Requirements
Lines from the one containing "whole_blade = blade()" through the last line of the data are to be repeated word for word, both ends included.

Information supplied

──────────

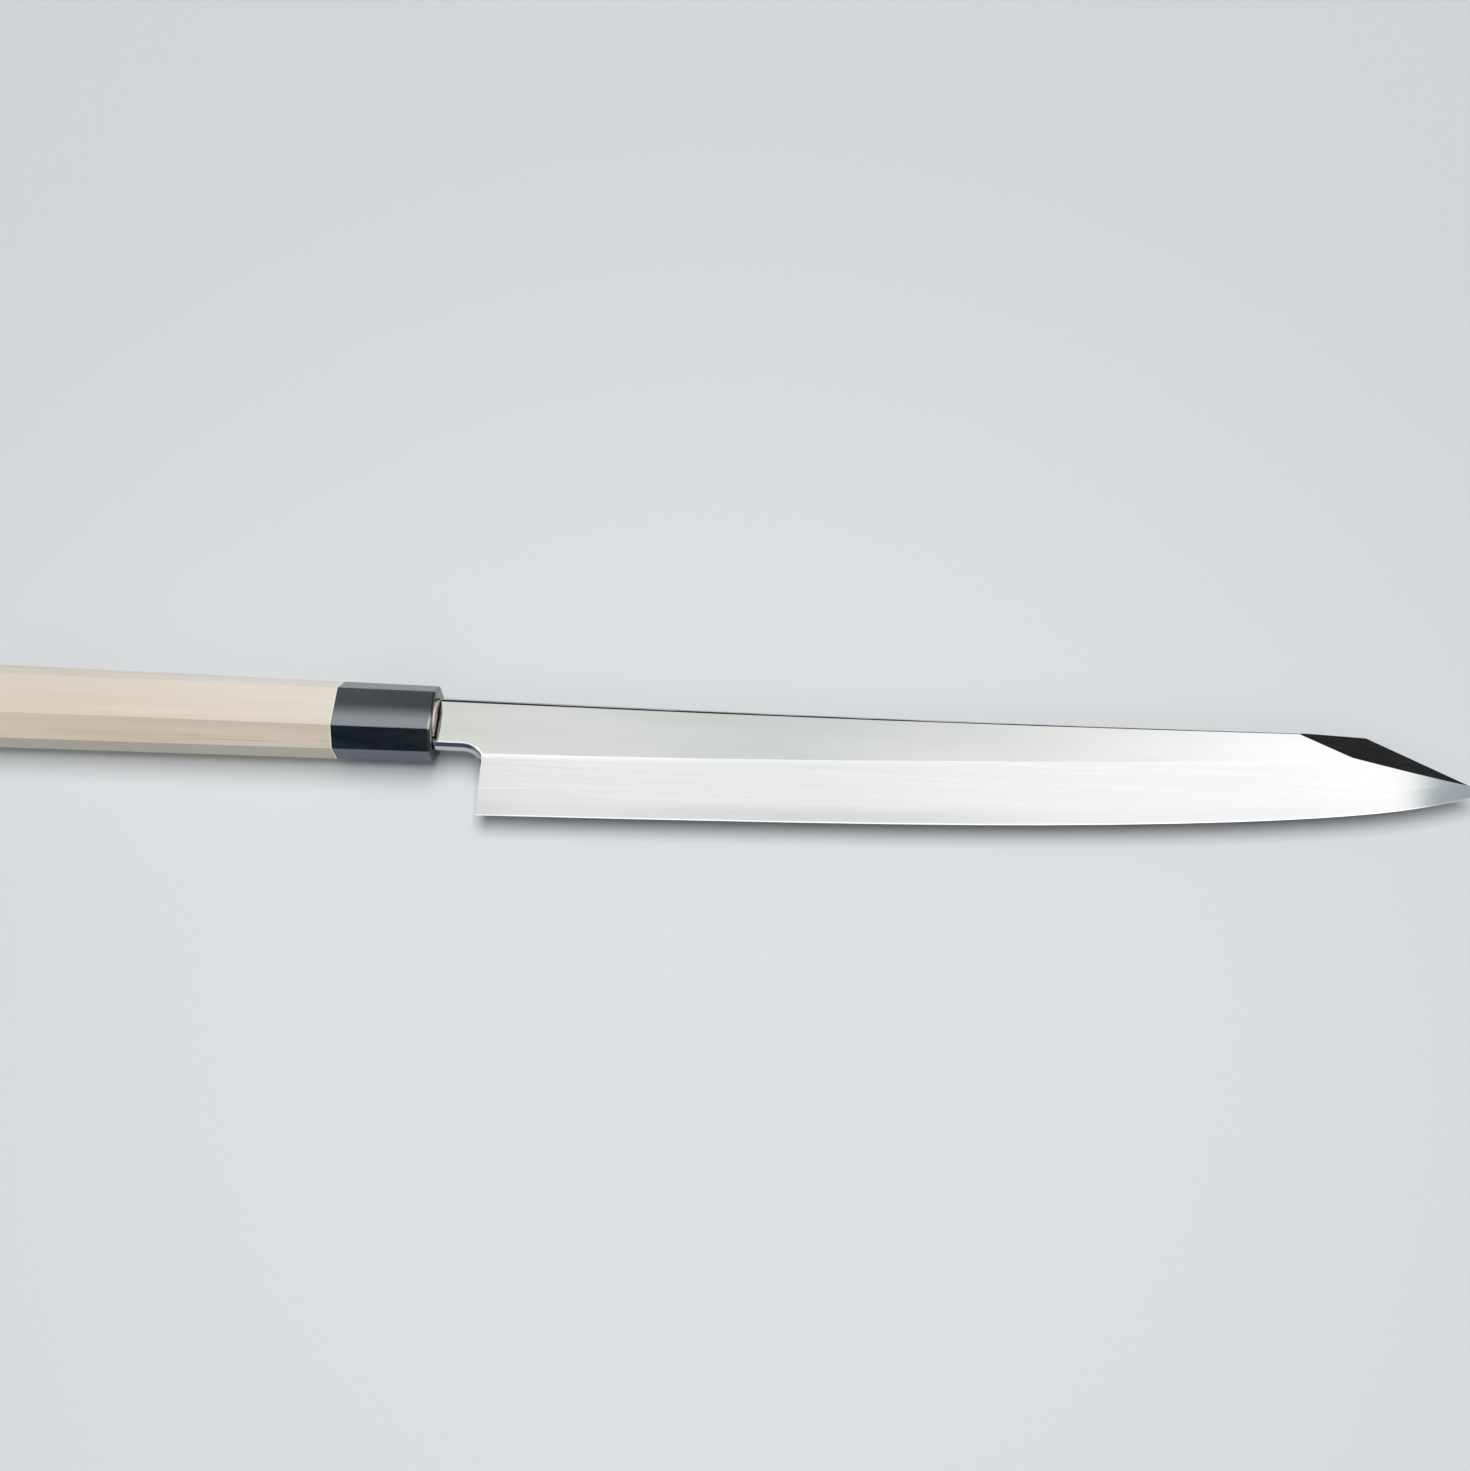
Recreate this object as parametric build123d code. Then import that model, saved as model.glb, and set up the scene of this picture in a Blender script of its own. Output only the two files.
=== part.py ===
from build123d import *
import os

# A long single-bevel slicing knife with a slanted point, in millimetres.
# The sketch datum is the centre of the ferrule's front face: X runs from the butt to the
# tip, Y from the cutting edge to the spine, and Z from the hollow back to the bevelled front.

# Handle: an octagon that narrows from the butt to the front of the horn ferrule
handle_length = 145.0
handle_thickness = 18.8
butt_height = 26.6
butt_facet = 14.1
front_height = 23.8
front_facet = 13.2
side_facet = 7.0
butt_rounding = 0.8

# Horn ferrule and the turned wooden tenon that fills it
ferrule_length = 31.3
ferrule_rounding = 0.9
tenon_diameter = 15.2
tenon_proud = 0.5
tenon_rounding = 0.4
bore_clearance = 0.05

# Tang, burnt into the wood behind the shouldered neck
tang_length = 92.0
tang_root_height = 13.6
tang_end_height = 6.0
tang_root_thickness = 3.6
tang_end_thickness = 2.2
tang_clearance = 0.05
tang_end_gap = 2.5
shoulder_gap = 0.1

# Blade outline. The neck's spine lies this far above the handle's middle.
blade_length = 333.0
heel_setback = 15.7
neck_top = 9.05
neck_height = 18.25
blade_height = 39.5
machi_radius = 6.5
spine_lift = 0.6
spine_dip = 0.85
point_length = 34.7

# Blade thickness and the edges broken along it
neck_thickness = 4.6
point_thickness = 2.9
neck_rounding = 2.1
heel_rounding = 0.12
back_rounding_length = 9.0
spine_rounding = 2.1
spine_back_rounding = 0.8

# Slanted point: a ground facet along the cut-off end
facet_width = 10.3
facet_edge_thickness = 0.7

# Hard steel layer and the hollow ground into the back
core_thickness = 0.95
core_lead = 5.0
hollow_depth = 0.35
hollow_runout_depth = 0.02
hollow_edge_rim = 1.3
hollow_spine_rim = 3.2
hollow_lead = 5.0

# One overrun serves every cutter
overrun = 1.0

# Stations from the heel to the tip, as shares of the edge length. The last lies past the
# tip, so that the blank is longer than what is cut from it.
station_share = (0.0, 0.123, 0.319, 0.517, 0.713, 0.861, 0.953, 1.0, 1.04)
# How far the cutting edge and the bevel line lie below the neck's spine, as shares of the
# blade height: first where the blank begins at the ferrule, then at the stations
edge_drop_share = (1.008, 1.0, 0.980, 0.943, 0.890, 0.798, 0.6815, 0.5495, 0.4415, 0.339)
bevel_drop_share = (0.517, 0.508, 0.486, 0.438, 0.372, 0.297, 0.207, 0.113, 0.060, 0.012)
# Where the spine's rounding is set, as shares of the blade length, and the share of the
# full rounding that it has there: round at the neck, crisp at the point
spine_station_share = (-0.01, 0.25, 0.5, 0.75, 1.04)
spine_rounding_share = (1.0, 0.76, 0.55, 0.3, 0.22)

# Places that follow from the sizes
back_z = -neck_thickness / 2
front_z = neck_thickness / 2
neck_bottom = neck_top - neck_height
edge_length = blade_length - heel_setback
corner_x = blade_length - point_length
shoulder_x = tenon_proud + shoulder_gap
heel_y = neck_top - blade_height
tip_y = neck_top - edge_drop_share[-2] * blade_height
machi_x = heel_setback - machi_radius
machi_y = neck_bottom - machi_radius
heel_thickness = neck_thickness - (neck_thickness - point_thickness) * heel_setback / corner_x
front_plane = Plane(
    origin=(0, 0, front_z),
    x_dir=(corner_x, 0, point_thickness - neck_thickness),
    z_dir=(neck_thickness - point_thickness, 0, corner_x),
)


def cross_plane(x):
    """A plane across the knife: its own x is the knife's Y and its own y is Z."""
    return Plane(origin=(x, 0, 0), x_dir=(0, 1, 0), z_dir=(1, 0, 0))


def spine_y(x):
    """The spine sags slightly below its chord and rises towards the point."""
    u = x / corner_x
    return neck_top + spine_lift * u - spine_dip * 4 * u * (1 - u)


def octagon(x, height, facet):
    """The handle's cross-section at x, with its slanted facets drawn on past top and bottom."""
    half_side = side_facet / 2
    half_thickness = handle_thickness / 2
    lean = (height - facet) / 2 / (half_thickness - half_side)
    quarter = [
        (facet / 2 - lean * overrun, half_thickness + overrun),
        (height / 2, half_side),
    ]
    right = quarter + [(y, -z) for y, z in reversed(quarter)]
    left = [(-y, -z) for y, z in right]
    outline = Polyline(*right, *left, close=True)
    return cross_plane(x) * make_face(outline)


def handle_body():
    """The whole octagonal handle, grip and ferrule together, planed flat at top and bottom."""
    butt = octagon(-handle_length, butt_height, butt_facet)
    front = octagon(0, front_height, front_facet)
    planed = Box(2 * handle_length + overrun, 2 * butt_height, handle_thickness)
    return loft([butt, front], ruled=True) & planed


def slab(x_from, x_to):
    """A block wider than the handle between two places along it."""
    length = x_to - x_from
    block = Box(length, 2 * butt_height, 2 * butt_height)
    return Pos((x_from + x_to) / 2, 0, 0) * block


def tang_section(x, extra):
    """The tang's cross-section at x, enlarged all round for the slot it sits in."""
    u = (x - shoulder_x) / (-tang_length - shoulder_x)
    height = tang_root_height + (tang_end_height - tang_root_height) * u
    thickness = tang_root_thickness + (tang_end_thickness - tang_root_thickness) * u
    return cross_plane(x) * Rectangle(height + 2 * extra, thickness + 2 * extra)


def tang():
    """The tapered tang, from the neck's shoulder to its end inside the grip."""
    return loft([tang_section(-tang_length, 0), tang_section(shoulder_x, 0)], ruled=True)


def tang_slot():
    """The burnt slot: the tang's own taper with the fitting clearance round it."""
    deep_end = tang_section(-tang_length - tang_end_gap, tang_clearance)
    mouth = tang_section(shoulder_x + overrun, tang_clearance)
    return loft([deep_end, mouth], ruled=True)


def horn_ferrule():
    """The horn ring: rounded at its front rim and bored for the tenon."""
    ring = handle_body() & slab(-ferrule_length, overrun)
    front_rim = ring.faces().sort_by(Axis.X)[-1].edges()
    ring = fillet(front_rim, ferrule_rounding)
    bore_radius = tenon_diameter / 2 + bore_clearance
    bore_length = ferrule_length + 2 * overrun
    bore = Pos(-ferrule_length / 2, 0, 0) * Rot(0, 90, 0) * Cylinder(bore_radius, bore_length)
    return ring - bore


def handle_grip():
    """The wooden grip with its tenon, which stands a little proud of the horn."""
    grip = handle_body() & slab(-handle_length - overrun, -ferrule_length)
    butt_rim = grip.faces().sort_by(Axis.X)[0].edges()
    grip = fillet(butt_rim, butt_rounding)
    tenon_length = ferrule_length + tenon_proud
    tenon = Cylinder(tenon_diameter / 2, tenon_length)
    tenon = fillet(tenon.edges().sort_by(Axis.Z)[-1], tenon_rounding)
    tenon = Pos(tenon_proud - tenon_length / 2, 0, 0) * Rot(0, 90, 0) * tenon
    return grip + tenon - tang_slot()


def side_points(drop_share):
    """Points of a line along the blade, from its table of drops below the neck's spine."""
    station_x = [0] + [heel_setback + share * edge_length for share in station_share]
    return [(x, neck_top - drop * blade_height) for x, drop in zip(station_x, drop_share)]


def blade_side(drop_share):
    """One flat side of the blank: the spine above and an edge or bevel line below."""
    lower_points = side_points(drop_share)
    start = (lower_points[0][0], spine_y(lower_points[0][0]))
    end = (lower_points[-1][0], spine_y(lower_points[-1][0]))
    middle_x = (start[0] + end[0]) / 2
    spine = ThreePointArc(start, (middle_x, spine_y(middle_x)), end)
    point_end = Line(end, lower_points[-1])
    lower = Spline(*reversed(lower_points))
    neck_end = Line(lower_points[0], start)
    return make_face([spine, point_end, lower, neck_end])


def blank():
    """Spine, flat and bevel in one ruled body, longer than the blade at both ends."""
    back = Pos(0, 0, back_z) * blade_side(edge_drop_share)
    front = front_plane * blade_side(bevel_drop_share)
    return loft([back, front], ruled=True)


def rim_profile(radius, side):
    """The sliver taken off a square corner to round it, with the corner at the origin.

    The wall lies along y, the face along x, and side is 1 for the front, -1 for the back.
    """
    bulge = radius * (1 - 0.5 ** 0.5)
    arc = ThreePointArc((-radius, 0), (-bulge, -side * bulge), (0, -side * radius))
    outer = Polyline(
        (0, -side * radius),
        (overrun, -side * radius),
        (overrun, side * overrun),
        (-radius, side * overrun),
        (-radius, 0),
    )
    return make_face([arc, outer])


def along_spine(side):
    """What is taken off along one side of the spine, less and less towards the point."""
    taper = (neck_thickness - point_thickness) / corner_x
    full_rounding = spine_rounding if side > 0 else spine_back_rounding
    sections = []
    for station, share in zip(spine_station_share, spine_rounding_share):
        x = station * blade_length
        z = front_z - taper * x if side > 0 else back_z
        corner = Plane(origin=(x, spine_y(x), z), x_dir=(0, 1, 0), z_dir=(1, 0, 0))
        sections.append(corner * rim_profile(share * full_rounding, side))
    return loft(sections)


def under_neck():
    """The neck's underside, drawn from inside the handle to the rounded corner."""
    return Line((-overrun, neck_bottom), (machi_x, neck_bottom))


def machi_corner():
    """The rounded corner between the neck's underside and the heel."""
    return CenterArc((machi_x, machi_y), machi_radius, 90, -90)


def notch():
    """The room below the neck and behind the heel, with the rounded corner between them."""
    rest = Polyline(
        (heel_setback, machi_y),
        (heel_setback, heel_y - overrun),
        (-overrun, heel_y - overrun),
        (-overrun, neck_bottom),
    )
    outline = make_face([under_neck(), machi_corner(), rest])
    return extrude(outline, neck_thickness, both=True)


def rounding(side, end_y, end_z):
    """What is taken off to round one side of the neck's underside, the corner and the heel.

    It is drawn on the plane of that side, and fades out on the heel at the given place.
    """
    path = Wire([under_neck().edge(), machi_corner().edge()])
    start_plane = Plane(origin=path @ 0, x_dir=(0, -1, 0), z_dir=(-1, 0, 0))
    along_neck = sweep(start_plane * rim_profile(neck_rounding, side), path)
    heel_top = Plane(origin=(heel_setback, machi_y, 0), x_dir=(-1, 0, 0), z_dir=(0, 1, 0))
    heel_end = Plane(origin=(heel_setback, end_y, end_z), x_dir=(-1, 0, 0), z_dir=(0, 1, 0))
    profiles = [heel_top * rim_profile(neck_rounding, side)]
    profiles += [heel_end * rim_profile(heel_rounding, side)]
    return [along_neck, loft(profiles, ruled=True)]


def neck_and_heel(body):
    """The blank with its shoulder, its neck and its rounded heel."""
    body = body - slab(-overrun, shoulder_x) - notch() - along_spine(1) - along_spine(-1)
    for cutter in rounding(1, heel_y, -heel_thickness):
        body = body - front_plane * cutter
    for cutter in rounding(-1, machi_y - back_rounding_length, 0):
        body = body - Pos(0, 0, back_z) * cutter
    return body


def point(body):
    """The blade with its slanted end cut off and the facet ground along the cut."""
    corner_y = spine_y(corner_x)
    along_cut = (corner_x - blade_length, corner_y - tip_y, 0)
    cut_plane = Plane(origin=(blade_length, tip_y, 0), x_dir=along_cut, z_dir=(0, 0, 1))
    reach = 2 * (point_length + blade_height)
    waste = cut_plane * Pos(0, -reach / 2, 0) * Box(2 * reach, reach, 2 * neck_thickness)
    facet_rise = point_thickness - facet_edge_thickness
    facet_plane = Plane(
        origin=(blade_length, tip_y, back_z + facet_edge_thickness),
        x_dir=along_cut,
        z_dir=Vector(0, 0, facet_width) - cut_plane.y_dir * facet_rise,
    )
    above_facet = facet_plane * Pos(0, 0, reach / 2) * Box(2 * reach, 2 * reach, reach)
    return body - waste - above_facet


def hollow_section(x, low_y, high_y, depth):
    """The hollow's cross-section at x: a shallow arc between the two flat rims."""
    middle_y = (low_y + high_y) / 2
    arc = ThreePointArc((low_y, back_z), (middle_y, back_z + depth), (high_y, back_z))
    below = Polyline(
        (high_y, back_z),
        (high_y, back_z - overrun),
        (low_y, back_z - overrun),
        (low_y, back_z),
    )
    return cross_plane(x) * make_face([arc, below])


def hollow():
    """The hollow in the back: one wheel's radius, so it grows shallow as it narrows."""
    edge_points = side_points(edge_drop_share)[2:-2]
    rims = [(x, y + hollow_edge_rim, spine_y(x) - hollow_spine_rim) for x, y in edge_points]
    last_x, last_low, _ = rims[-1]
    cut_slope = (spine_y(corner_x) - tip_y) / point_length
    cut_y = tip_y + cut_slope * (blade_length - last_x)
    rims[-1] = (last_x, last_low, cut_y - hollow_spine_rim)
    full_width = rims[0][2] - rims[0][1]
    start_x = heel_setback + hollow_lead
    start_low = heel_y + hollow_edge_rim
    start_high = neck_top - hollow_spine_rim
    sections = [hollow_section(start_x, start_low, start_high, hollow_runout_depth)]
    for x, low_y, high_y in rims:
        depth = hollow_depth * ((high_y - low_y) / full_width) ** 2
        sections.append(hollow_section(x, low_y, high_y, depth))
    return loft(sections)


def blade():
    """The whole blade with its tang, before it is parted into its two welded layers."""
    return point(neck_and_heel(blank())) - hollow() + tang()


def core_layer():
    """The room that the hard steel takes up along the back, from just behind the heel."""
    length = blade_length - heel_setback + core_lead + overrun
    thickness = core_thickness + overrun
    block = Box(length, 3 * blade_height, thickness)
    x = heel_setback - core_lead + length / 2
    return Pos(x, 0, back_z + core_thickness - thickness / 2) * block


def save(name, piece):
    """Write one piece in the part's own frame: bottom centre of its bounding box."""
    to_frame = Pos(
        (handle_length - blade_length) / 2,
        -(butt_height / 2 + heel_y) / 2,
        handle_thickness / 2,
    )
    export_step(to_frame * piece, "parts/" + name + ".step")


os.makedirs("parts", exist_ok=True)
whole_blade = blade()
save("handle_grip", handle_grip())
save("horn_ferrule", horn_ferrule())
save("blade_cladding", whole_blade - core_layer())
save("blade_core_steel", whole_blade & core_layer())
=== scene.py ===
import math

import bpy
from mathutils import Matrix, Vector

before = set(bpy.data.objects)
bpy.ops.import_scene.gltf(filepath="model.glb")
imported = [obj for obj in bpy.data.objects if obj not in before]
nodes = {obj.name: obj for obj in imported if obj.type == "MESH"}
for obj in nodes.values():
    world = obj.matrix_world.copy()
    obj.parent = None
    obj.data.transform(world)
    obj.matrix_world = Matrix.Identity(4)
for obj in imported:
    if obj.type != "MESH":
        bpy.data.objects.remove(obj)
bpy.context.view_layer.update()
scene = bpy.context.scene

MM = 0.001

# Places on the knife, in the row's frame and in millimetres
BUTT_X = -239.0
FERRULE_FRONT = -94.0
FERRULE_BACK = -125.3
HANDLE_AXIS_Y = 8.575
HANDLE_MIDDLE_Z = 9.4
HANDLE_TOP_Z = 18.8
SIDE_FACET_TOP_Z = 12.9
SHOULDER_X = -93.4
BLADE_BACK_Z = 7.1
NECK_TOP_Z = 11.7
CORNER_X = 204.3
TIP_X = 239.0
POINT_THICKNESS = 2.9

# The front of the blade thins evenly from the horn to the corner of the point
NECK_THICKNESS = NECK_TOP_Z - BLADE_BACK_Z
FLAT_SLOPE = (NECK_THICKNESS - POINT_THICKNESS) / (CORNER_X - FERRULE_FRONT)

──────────

Solution to this exercise
whole_blade = blade()
save("handle_grip", handle_grip())
save("horn_ferrule", horn_ferrule())
save("blade_cladding", whole_blade - core_layer())
save("blade_core_steel", whole_blade & core_layer())
=== scene.py ===
import math

import bpy
from mathutils import Matrix, Vector

before = set(bpy.data.objects)
bpy.ops.import_scene.gltf(filepath="model.glb")
imported = [obj for obj in bpy.data.objects if obj not in before]
nodes = {obj.name: obj for obj in imported if obj.type == "MESH"}
for obj in nodes.values():
    world = obj.matrix_world.copy()
    obj.parent = None
    obj.data.transform(world)
    obj.matrix_world = Matrix.Identity(4)
for obj in imported:
    if obj.type != "MESH":
        bpy.data.objects.remove(obj)
bpy.context.view_layer.update()
scene = bpy.context.scene

MM = 0.001

# Places on the knife, in the row's frame and in millimetres
BUTT_X = -239.0
FERRULE_FRONT = -94.0
FERRULE_BACK = -125.3
HANDLE_AXIS_Y = 8.575
HANDLE_MIDDLE_Z = 9.4
HANDLE_TOP_Z = 18.8
SIDE_FACET_TOP_Z = 12.9
SHOULDER_X = -93.4
BLADE_BACK_Z = 7.1
NECK_TOP_Z = 11.7
CORNER_X = 204.3
TIP_X = 239.0
POINT_THICKNESS = 2.9

# The front of the blade thins evenly from the horn to the corner of the point
NECK_THICKNESS = NECK_TOP_Z - BLADE_BACK_Z
FLAT_SLOPE = (NECK_THICKNESS - POINT_THICKNESS) / (CORNER_X - FERRULE_FRONT)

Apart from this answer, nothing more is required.